Vidal Kenmoe et le footballeur Samuel Eto’o. / Shoes By Vidal

Le prix d’une paire de chaussures Shoes By Vidal varie entre 50 000 et 200 000 francs CFA (entre 76 euros et 305 euros). Ces prix ne sont-ils pas hors de la portée de la majorité des Camerounais dans un pays où le salaire minimum garanti est de 36 270 francs CFA (55 euros) ? « Je vais vous expliquer comment cela se passe. Si je vends une chaussure à 50 000 francs CFA et que le coût de production et de la matière première équivaut à 35 000 francs CFA, cela veut dire qu’il reste 15 000 francs CFA de frais de main-d’œuvre. Cela me prend quatre à cinq jours pour faire une chaussure à la main. Divisez-le par cinq. Ce qui donne 3 000 francs CFA pour l’une de mes journées de travail. C’est assez minable. Je gagnerai 20 fois plus en continuant mon boulot d’ingénieur dans l’armée », avoue Vidal Kenmoe.

« La chaussure Vidal est l’exemple qui démontre qu’on peut consommer des produits de qualité faits localement à des prix abordables », soutient Gaëlle Onana, journaliste et entrepreneuse.
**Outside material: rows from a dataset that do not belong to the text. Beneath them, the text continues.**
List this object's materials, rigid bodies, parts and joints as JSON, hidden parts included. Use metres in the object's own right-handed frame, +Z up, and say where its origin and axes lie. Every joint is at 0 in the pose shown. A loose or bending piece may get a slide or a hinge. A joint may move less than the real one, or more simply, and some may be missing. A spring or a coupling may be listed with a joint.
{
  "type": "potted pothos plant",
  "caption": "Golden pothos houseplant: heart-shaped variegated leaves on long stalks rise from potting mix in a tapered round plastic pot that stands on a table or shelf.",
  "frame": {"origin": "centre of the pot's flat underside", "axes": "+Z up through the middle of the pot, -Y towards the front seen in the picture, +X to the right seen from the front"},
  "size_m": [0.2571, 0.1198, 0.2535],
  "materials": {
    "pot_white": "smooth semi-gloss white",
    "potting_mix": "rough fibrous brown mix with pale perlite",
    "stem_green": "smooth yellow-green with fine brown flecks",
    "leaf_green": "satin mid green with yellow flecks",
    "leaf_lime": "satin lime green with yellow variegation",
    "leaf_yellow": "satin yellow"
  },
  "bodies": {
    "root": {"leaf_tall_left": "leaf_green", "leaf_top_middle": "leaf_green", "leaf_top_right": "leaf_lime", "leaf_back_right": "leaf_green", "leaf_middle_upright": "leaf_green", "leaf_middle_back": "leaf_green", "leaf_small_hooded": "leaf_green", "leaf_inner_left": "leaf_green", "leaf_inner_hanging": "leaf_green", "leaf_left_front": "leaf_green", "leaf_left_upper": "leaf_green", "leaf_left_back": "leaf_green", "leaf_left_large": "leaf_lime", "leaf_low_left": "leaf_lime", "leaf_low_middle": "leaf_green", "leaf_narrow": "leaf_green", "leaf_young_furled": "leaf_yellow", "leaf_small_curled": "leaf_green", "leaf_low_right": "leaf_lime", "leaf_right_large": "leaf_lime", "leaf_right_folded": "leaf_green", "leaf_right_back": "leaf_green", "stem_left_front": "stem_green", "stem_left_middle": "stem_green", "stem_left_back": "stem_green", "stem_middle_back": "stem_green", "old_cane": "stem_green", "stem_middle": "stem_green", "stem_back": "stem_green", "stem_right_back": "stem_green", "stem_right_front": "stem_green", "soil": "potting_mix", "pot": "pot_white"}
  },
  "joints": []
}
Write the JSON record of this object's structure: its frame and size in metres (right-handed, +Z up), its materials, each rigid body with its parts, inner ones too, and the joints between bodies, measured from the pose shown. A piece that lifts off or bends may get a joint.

Chausser le président Paul Biya

Pour valoriser son travail et attirer de nouveaux clients amoureux de « chaussures bien faites », Vidal Kenmoe poste ses créations sur son site et sur les réseaux sociaux. Malgré la notoriété qu’il a rapidement acquise et les commandes de la diaspora camerounaise qui constitue 70 % de sa clientèle, Vidal Kenmoe ne compte pas abandonner l’armée au profit de la botterie. « Je suis ingénieur aérospatial par formation et maître bottier par passion », précise-t-il. Il ne compte pas non plus ouvrir une boutique de peur de perdre « l’écrin traditionnel et le cadre chaleureux d’échange de personne à personne » dans son petit atelier.

Mais le jeune homme caresse le rêve de chausser les plus hautes personnalités du Cameroun comme Paul Biya, le président de la République. Il sait qu’il devra rivaliser d’astuces pour les détourner des boutiques de luxe italiennes où ils s’approvisionnent. « Les clients sont satisfaits. Mes chaussures sont faites à la main avec de belles matières et adaptées à la morphologie de chaque client. Elles sont confortables et durables », dit-il convaincu de son talent.